Monte San Valentín (3,910 meters)
Patagonia is home to some of the most attractive terrain in the world for exploratory mountaineering, as there are still many mountains awaiting their first ascent. An exception is the great Monte San Valentín, considered the highest peak of the Patagonian Andes. San Valentín is located at the northern limit of the Northern Patagonian Ice Field. It is surrounded to the north by the Circo Glacier, to the east by the San Valentín glacier and Cerro Cuerno de Plata, to the west by the San Rafael Glacier and Cerro Pirámide; and to the south by Cierro Fiero and the glacial extension of the Northern Patagonian Ice Field. Located in the Aysén del General Carlos Ibáñez del Campo Region, within the Laguna de San Rafael National Park, the Northern Patagonian Ice Field is an area of continental ice located entirely in Chilean territory. Its surface covers 4200km², and it has a length of approximately 120km and a width of 50km. It is delimited to the north by the Tranquilo, Bayo and Exploradores rivers; to the east and south by General Carrera Lake and the course of the Baker River; and to the west by the Pacific Ocean, between the Elefantes Sound, Laguna San Rafael, the Ofqui Isthmus and the Baker River Delta.

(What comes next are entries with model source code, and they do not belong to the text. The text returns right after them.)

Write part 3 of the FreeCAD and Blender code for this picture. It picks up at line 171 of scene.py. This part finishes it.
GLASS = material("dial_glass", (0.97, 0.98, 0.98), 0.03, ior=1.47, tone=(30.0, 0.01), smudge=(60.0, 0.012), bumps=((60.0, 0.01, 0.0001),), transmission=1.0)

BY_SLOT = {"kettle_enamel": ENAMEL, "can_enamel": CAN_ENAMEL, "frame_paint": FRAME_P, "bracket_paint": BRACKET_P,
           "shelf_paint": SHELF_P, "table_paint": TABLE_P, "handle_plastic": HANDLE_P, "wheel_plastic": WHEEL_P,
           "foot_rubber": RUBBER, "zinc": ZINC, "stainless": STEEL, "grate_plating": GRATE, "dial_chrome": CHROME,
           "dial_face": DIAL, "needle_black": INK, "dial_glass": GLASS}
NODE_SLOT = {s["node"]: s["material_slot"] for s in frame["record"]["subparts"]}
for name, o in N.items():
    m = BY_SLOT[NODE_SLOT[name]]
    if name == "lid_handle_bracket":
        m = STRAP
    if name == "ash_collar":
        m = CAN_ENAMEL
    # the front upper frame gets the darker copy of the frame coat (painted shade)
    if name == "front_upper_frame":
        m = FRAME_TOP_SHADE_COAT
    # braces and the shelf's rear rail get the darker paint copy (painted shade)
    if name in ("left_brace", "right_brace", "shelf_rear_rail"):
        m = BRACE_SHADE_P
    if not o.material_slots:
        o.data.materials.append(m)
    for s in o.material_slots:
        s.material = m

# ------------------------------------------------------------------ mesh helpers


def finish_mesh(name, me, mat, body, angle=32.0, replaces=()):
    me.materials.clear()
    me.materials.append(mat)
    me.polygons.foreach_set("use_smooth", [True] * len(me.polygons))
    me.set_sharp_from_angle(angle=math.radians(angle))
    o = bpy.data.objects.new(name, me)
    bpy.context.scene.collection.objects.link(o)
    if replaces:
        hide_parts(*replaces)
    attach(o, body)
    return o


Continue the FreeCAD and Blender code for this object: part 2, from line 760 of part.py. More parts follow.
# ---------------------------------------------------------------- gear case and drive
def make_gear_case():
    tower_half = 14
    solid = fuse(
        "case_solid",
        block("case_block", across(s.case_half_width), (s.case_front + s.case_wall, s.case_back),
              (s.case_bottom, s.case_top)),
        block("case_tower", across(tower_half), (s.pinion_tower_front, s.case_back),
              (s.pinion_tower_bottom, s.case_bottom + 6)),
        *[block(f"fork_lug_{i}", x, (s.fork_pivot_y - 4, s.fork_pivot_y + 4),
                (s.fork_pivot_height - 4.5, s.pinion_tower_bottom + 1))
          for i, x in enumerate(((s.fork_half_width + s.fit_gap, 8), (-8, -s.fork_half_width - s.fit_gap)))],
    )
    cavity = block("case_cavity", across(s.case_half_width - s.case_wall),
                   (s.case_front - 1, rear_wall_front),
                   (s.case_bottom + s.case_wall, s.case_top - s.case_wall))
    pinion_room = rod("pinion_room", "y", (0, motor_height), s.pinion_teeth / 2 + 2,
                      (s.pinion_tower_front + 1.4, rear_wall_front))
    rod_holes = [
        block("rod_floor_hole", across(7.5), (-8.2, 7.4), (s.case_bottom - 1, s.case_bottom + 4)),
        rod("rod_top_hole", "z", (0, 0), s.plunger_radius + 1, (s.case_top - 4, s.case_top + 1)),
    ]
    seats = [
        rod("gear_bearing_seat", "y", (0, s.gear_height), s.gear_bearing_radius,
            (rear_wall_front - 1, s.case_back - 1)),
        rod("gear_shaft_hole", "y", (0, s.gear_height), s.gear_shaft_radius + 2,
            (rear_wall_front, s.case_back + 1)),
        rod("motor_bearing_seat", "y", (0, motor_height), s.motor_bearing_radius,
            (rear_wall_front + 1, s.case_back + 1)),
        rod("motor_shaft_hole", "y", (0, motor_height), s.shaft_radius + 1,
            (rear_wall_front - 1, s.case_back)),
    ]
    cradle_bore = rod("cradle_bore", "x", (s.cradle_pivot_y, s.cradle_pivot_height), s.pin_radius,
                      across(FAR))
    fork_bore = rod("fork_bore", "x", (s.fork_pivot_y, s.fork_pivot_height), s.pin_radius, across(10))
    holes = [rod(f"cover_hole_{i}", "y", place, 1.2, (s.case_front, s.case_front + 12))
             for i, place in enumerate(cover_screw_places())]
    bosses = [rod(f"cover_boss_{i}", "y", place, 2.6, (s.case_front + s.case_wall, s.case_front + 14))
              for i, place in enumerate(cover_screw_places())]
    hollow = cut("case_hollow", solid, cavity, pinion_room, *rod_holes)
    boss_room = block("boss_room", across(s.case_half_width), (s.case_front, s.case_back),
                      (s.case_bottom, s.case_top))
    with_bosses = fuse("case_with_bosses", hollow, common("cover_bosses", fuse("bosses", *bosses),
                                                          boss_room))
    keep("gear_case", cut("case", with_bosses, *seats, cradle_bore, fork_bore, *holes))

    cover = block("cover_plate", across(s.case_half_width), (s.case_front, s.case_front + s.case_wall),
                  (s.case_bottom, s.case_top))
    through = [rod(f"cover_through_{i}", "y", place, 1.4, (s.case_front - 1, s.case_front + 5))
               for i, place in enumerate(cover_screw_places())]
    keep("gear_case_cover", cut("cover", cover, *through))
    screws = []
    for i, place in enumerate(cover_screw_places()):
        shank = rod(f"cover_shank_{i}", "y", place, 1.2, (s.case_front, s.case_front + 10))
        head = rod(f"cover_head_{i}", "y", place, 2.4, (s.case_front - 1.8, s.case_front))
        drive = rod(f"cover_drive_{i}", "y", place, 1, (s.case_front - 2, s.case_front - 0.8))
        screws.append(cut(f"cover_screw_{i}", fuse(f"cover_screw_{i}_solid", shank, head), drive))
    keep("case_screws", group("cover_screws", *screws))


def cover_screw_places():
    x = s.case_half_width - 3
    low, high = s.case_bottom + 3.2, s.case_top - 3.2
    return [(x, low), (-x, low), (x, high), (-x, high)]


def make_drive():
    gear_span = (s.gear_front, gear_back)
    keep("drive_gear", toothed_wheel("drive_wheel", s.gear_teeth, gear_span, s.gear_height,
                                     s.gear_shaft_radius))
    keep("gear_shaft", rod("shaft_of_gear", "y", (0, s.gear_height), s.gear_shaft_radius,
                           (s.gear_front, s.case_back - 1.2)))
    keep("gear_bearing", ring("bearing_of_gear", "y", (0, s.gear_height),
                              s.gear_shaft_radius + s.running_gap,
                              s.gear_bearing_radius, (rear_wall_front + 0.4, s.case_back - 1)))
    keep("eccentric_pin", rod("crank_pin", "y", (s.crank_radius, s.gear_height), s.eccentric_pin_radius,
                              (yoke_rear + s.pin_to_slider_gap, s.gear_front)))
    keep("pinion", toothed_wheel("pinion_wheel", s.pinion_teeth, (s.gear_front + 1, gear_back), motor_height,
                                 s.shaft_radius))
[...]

Lautaro Volcano (3,623 meters)
With more than 3500m in altitude, the Lautaro Volcano is not only the highest peak in the Magallanes Region, but in the entire Southern Patagonian Ice Field. It is without doubt a giant in Patagonia. This active volcano is part of the Pío XI cordon, also called the Lautaro cordon. It is located in the Bernardo O’Higgins National Park, northwest of the Cuatro Glaciares plateau from which the Viedma, Pío XI and O’Higgins glaciers descend, northeast of the Caupolicán plateau and south of the Todas las Madres plateau. It last erupted in 1979 and there are abundant ash deposits on the surrounding glaciers (O’Higgins and Chico), which is why it is considered an active volcano.